Однако лично я до последнего остаюсь верным имперскому духу! Меня по-прежнему чаруют имена Шяуляй (непременно через «я»), Каунас, Варена, Друскининкай… Сердце сжимается, совсем как в эпоху исторического материализма, когда я мысленно прогуливаюсь по дворикам Вильнюсского университета или на цыпочках, чтоб не спугнуть, приближаюсь к костелу Святой Анны, а русификация мне и тогда показалась бы бредом: меня пленял именно латинский алфавит, и назвать аллею Лайсвес аллеей Свободы для меня было бы верхом кретинизма. А беды, которые Советский Союз принес в родную Летуву, представлялись мне (да и представляются) одной общей бедой, в которую ввергло себя впавшее в безумие человечество, и что считаться обитателям общего сумасшедшего дома, у кого хватило и у кого не хватило сил разорвать смирительную рубашку! С нежностью и печалью я вспоминаю и Алма-Ату, и Тбилиси, и Самарканд, и Киев, но все-таки я не настолько безумен, чтобы хоть на мгновение помыслить о земном воплощении своей небесной империи, – земной мир живет другими сказками, требующими ненависти и крови. Но вдруг мой постимперский синдром каким-то чудом охладит эту ненависть хоть на миллионную долю градуса?..
Азбучные обиды
Я не сумел заставить себя полюбить поэзию Чеслава Милоша – очень уж он рассудочен, повествователен, сдержан. Не говоря уже о том, что верлибр и вообще лишает поэзию музыки. Заслуга писателя тем выше, чем меньше он обязан материалу, а у Милоша сильнее всего получается там, где речь заходит о событиях, в любом изложении производящих сильное впечатление. Впрочем, о чем, прозаик, ты хлопочешь? Суди, дружок, не свыше сапога. Лучше возьмись за «Азбуку» – одну из последних книг нобелевского лауреата (СПб., 2014). Представьте, что мемуарист, включенный в историю не менее мощно, чем Эренбург или Герцен, написал свои «Люди, годы, былое и думы» в виде словаря, расположив в алфавитном порядке людей, которых он знал, события, участником или современником которых он был, предметы или даже науки, пробудившие в нем серьезные мысли. В таком примерно духе.

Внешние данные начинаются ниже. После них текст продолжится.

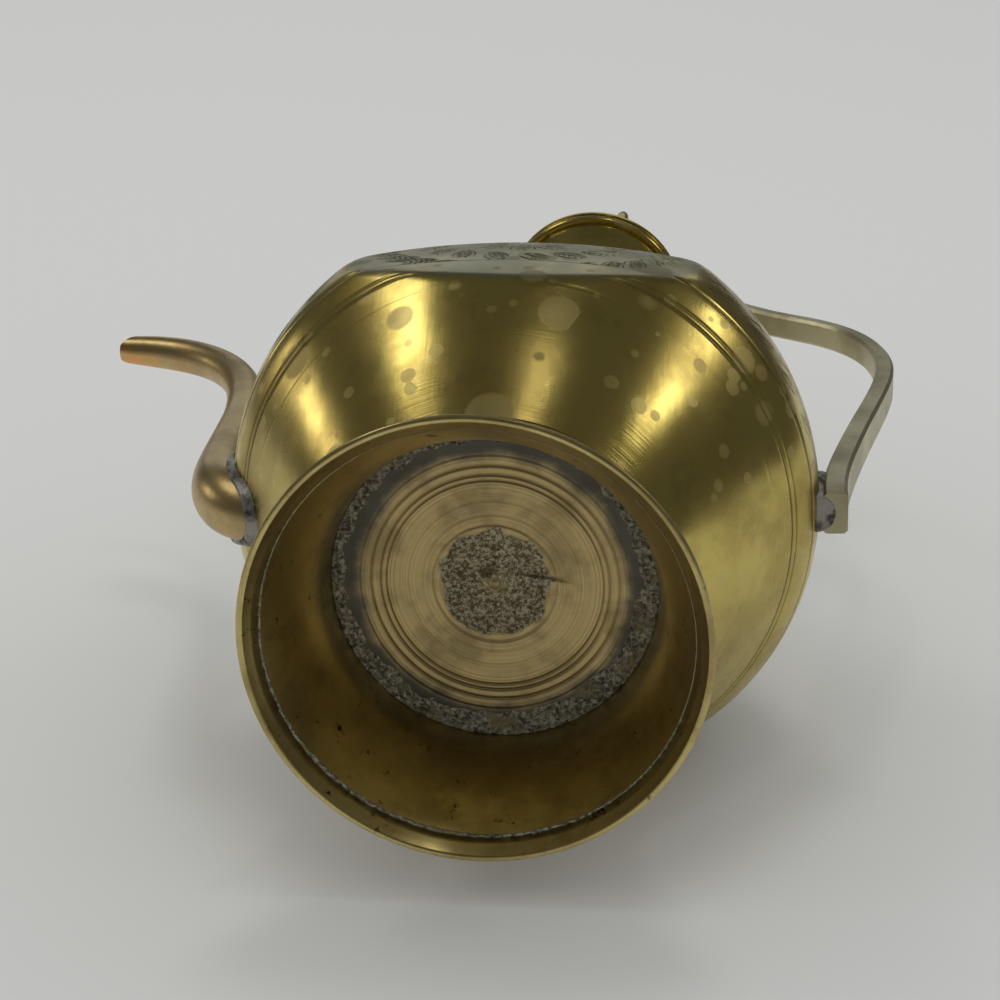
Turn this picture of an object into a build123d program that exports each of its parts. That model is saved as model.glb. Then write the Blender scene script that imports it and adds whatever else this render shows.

«Абраша. С Абрашей я познакомился в Париже, когда жил в Латинском квартале после разрыва с Варшавским правительством, то есть в 1952 году. Он был польским евреем по фамилии Земш, учился в Сорбонне, а точнее, был вечным студентом, то есть принадлежал к числу людей, для которых студенческий образ жизни – алиби: лишь бы не влезать в хомут карьеры, заработка и т. д. Абраша немного рассказывал мне о своем прошлом. Он служил в польской армии в Англии, и, по его словам, там ему не давали проходу антисемиты. Потом воевал в Палестине с англичанами», – и так через студенческий мятеж 1968-го до начала следующей, небольшого формата страницы: «Абраша покончил жизнь самоубийством, но я не знаю ни даты, ни обстоятельств».